According to the Washington Post, President Obama "said he is a 'believer in conscience clauses' and that a new policy would 'certainly not be weaker' than what existed before Bush expanded it late in his administration." For the full story, click HERE.
Conscience protections for health care workers have existed in the law for decades. The problem was they were not publicized (so workers didn't even know they had the right to refuse) and they were not enforced. At the end of his administration, President Bush issued regulations, through the Department of Health and Human Services, that required publicizing these rights, and enforcing the laws. So what President Obama is promising is a return to the days when workers did not know they had these rights and when no one was required to enforce them. Not sure how that's "robust."

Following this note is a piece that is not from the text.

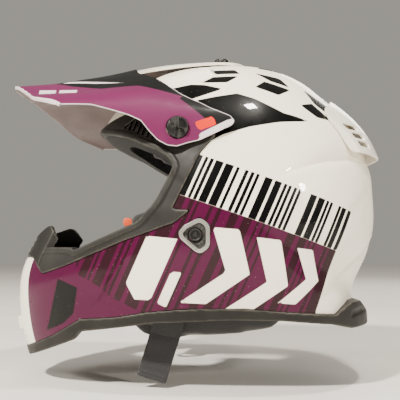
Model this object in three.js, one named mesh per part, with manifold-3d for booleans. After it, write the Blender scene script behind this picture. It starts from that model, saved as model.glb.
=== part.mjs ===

In other news at the same meeting...CNS, which had a representative at the round table meeting, is reporting that the president said he "continues to be profoundly influenced by the late Cardinal Joseph Bernardin of Chicago, whom he came to know when he was a community organizer in a project partially funded by the Catholic Campaign for Human Development." For the full CNS story, click HERE.
In addition to CNS, other publications represented at the White House meeting were the National Catholic Register, National Catholic Reporter, America magazine, Catholic Digest, Commonweal magazine, Vatican Radio, and one secular reporter from The Washington Post also participated.
President Obama will have his first meeting with Pope Benedict XVI on July 10.